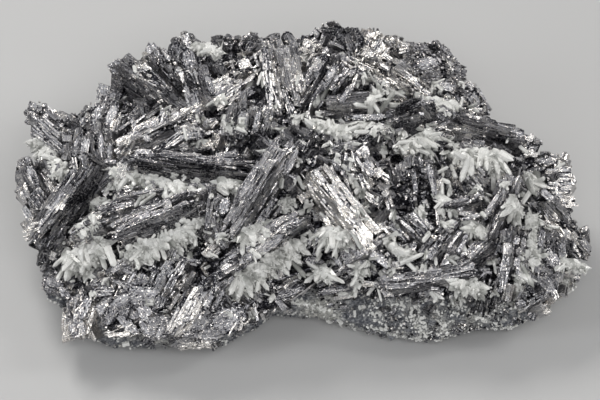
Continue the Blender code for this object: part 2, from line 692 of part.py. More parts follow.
def build():
    """Models the bed, the quartz groups and the galena that they grow on."""
    clear_scene()
    parts = make_collection(SPECIMEN)
    bed_cutters = make_collection("bed_cutters")
    galena_cutters = make_collection("galena_cutters")
    rock = make_material("rock", (0.15, 0.155, 0.18), 0.8, 0.0)
    galena = make_material("galena", (0.40, 0.41, 0.44), 0.3, 1.0)
    quartz = make_material("quartz", (0.86, 0.88, 0.84), 0.2, 0.0, 0.4)

    add_object("matrix_bed", bed_shape(), parts, rock)
    for cutters in (bed_cutters, galena_cutters):
        mark_helper(add_object("bed_cutter", bed_shape(BED_GAP), cutters))

    shapes = galena_shapes()
    ground = Ground(shapes)
    for comb in COMBS:
        group = fuse(comb.name, comb_shapes(ground, comb), parts, quartz)
        cut(group, bed_cutters)
        socket = comb_shapes(ground, comb, SOCKET_GAP)
        mark_helper(fuse(comb.name + "_socket", socket, galena_cutters, None))
    twins = fuse("galena_twins", shapes, parts, galena, GALENA_KEPT_SHARE)
    cut(twins, galena_cutters)


build()
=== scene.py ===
"""Dresses the galena specimen: twin blades in lamellae, combs of quartz, and the rock bed.

The show face is laid out on a plan that leans back from the floor. On the plan u runs to
the right and v runs up, and headings are degrees from +u towards +v. "Out" is square to
the plan. All lengths are millimetres until a mesh is made. Crystals are gathered as arrays
of points and faces, and each gathered group becomes one piece.
"""

import json
import logging
import math
from collections.abc import Iterator
from dataclasses import dataclass, field
from enum import Enum
from functools import cached_property, lru_cache
from typing import ClassVar

import bmesh
import bpy
import numpy as np
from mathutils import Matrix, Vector, noise
from mathutils.bvhtree import BVHTree

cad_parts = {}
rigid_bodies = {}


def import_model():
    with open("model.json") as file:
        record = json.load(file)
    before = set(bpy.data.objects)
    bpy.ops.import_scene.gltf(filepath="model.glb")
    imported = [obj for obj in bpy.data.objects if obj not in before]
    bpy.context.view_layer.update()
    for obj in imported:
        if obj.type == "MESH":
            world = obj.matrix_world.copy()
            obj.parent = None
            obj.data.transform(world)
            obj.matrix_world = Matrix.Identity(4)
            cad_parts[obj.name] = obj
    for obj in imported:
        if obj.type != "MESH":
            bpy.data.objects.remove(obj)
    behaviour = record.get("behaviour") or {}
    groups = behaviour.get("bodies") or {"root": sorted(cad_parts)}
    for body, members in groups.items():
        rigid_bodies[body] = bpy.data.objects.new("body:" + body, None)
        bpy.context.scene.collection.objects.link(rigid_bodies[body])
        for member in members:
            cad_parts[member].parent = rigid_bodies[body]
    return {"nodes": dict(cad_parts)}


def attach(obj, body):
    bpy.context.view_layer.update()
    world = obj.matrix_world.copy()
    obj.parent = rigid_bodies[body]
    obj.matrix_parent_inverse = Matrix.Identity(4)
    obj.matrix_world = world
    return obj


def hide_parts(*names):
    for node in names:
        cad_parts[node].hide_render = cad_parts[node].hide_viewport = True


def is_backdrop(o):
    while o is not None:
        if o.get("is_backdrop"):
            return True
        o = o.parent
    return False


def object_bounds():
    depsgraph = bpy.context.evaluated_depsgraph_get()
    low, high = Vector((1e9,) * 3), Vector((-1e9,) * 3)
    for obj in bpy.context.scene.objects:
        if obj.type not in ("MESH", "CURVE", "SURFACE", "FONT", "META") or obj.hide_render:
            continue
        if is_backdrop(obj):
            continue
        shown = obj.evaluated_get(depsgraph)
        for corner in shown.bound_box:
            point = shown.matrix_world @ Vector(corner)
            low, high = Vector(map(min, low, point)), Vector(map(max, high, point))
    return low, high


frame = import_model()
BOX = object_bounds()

log = logging.getLogger("specimen")

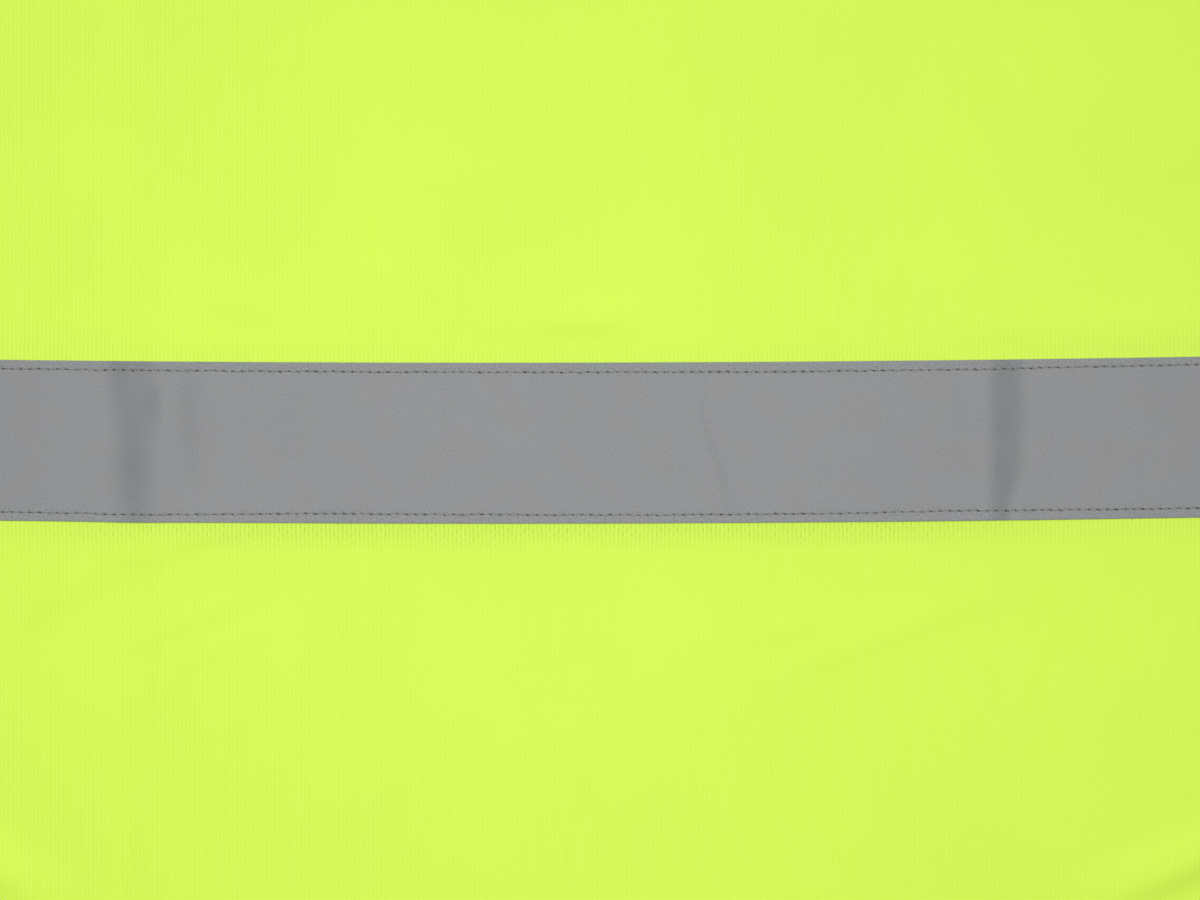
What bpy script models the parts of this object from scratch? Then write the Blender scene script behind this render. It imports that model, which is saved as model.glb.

* Request: Retype verbatim the lines that run from the line containing "shapes = galena_shapes()" to the line containing "obj.parent = None", both inclusive, and no others.

* Exercise result:
    shapes = galena_shapes()
    ground = Ground(shapes)
    for comb in COMBS:
        group = fuse(comb.name, comb_shapes(ground, comb), parts, quartz)
        cut(group, bed_cutters)
        socket = comb_shapes(ground, comb, SOCKET_GAP)
        mark_helper(fuse(comb.name + "_socket", socket, galena_cutters, None))
    twins = fuse("galena_twins", shapes, parts, galena, GALENA_KEPT_SHARE)
    cut(twins, galena_cutters)


build()
=== scene.py ===
"""Dresses the galena specimen: twin blades in lamellae, combs of quartz, and the rock bed.

The show face is laid out on a plan that leans back from the floor. On the plan u runs to
the right and v runs up, and headings are degrees from +u towards +v. "Out" is square to
the plan. All lengths are millimetres until a mesh is made. Crystals are gathered as arrays
of points and faces, and each gathered group becomes one piece.
"""

import json
import logging
import math
from collections.abc import Iterator
from dataclasses import dataclass, field
from enum import Enum
from functools import cached_property, lru_cache
from typing import ClassVar

import bmesh
import bpy
import numpy as np
from mathutils import Matrix, Vector, noise
from mathutils.bvhtree import BVHTree

cad_parts = {}
rigid_bodies = {}


def import_model():
    with open("model.json") as file:
        record = json.load(file)
    before = set(bpy.data.objects)
    bpy.ops.import_scene.gltf(filepath="model.glb")
    imported = [obj for obj in bpy.data.objects if obj not in before]
    bpy.context.view_layer.update()
    for obj in imported:
        if obj.type == "MESH":
            world = obj.matrix_world.copy()
            obj.parent = None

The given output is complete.